Copy exactly the lines of the material below that run from the one containing "timer_shaft();" through the one containing "bpy.data.objects.remove(obj)". Copy no other lines.

--- Begin DATA BLOCK ---

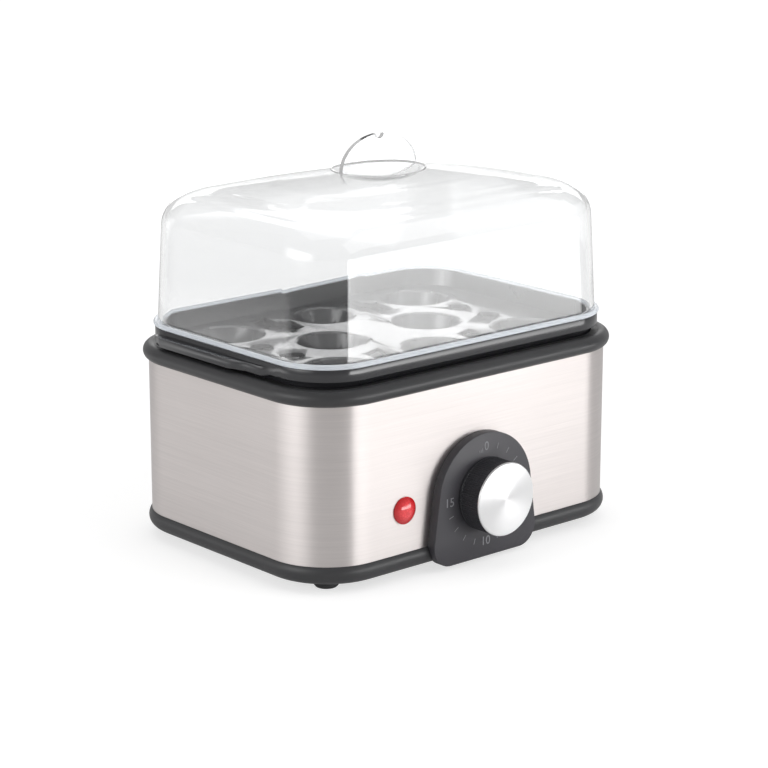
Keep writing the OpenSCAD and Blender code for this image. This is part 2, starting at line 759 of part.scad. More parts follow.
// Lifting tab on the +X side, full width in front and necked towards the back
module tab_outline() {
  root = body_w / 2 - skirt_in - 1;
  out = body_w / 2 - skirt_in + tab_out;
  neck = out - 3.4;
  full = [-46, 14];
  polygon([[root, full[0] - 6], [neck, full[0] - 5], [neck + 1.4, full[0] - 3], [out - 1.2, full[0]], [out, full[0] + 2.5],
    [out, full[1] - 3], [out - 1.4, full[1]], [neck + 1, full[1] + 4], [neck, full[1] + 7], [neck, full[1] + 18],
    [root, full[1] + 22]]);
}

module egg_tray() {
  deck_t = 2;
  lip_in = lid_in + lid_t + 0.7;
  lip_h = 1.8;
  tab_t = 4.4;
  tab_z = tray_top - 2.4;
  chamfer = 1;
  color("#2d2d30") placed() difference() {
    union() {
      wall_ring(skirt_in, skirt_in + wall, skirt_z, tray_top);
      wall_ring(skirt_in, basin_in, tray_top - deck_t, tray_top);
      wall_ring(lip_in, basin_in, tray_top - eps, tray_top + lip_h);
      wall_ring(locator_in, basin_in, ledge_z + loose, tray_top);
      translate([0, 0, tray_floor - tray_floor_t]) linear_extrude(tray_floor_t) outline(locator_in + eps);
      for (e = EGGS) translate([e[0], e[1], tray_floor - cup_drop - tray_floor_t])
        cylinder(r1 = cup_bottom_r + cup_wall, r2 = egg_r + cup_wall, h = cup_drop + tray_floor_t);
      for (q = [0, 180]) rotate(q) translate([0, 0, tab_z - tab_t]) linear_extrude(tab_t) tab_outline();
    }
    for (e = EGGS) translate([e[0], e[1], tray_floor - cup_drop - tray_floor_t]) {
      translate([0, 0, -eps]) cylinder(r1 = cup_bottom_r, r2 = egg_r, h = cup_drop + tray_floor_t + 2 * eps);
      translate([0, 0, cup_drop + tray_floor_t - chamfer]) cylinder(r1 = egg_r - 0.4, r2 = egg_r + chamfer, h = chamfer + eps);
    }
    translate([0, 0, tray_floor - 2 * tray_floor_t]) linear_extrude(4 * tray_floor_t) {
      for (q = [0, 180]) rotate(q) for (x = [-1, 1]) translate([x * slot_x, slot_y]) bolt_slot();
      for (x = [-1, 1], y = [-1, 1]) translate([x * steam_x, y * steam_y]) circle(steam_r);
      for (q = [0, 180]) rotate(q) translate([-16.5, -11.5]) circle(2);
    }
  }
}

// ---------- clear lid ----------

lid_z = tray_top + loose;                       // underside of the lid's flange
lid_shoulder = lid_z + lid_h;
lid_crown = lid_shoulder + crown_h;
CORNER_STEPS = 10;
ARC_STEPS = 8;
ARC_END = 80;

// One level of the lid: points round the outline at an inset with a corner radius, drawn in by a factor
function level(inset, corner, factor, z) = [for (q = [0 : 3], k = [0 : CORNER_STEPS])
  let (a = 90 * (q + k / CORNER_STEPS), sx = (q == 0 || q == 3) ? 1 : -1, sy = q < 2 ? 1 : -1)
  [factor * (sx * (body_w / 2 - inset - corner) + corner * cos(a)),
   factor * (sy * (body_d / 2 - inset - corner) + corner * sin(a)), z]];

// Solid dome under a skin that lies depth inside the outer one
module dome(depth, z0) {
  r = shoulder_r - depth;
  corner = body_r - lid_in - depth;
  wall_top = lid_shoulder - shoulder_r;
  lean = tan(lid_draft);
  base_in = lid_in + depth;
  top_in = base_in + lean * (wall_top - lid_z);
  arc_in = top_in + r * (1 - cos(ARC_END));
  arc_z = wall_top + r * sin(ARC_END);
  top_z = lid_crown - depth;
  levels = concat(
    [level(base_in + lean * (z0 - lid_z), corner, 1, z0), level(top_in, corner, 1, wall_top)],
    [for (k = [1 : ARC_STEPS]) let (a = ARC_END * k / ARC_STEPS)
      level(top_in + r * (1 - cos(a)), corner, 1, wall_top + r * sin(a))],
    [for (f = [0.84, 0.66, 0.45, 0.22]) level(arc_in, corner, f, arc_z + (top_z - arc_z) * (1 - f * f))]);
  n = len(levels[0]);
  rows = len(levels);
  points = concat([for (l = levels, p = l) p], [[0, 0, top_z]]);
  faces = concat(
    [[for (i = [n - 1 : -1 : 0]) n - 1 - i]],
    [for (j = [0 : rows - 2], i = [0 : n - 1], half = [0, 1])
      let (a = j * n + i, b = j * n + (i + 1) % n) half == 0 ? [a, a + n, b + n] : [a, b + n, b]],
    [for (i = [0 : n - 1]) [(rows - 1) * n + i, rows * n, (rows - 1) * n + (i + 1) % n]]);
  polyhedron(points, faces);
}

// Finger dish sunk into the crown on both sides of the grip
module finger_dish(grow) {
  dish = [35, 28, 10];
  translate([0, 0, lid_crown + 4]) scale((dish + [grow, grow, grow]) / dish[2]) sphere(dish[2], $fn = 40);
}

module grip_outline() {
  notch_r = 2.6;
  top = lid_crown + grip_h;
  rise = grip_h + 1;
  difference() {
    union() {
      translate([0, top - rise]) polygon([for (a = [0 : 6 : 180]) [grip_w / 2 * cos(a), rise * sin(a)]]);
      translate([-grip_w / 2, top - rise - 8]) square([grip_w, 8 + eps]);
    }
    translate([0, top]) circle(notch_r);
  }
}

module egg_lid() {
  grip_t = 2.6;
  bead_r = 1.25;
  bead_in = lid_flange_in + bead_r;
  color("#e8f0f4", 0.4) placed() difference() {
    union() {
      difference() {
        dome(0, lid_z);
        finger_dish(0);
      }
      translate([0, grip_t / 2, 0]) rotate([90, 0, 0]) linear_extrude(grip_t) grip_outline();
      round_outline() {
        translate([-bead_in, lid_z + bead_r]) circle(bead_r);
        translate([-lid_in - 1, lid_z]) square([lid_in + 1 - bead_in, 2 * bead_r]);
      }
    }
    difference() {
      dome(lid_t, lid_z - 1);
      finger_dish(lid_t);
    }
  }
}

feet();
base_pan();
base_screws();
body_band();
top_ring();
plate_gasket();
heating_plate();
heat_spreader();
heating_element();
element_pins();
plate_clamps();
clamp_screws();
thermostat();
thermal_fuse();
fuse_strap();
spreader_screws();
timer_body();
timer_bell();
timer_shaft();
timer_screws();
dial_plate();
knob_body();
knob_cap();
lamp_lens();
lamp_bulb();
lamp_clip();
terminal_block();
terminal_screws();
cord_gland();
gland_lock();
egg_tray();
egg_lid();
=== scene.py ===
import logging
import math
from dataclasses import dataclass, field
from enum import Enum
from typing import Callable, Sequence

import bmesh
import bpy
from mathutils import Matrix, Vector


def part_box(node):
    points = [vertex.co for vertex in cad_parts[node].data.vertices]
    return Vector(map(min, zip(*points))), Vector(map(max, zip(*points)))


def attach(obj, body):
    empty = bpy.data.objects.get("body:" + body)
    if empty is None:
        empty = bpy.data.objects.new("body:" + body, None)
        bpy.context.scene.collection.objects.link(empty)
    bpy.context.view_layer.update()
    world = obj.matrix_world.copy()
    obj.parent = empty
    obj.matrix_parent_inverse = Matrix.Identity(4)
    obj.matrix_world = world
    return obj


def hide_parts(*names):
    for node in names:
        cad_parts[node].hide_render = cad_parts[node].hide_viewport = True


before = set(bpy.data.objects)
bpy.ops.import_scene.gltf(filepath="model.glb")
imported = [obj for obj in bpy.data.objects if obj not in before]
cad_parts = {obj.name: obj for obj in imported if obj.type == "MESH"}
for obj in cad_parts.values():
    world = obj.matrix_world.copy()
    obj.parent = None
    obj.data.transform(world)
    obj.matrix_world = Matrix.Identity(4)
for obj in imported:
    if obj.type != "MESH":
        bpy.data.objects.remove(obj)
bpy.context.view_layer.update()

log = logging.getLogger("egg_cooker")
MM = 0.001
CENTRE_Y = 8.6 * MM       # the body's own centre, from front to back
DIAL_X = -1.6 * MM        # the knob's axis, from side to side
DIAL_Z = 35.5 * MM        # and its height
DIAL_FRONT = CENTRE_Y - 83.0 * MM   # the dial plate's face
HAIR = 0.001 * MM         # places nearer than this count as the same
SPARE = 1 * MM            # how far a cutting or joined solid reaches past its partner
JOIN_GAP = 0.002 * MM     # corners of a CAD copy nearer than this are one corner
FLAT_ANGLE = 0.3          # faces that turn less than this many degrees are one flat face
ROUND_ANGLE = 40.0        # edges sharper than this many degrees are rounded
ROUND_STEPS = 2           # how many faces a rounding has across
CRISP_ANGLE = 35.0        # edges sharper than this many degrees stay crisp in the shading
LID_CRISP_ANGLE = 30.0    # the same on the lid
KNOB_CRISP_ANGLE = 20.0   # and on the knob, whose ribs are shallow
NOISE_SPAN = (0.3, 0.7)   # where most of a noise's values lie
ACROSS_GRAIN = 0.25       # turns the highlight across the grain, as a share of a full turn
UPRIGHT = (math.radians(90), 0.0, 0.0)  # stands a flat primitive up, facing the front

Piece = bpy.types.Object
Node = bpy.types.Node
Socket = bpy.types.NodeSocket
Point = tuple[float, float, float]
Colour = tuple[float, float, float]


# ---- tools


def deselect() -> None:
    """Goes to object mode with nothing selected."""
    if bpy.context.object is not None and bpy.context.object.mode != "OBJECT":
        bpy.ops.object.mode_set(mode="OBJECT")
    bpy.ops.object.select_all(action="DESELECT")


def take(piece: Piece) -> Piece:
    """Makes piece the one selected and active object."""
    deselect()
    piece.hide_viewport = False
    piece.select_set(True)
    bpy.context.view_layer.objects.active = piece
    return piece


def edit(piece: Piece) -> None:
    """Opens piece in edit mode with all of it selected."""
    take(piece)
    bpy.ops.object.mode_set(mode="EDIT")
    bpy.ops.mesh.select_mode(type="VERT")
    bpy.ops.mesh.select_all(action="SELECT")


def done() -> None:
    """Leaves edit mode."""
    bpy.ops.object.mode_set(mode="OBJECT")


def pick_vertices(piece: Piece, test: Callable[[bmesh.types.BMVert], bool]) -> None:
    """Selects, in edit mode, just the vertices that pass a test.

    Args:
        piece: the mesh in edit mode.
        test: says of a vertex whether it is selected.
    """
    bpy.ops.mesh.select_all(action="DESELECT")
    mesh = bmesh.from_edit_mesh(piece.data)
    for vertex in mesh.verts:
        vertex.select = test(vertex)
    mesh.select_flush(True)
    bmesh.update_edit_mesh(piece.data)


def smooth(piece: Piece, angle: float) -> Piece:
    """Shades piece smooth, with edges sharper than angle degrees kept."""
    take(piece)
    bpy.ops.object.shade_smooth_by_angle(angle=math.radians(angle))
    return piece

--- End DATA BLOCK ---

> **ANSWER TO THE PROBLEM**:
timer_shaft();
timer_screws();
dial_plate();
knob_body();
knob_cap();
lamp_lens();
lamp_bulb();
lamp_clip();
terminal_block();
terminal_screws();
cord_gland();
gland_lock();
egg_tray();
egg_lid();
=== scene.py ===
import logging
import math
from dataclasses import dataclass, field
from enum import Enum
from typing import Callable, Sequence

import bmesh
import bpy
from mathutils import Matrix, Vector


def part_box(node):
    points = [vertex.co for vertex in cad_parts[node].data.vertices]
    return Vector(map(min, zip(*points))), Vector(map(max, zip(*points)))


def attach(obj, body):
    empty = bpy.data.objects.get("body:" + body)
    if empty is None:
        empty = bpy.data.objects.new("body:" + body, None)
        bpy.context.scene.collection.objects.link(empty)
    bpy.context.view_layer.update()
    world = obj.matrix_world.copy()
    obj.parent = empty
    obj.matrix_parent_inverse = Matrix.Identity(4)
    obj.matrix_world = world
    return obj


def hide_parts(*names):
    for node in names:
        cad_parts[node].hide_render = cad_parts[node].hide_viewport = True


before = set(bpy.data.objects)
bpy.ops.import_scene.gltf(filepath="model.glb")
imported = [obj for obj in bpy.data.objects if obj not in before]
cad_parts = {obj.name: obj for obj in imported if obj.type == "MESH"}
for obj in cad_parts.values():
    world = obj.matrix_world.copy()
    obj.parent = None
    obj.data.transform(world)
    obj.matrix_world = Matrix.Identity(4)
for obj in imported:
    if obj.type != "MESH":
        bpy.data.objects.remove(obj)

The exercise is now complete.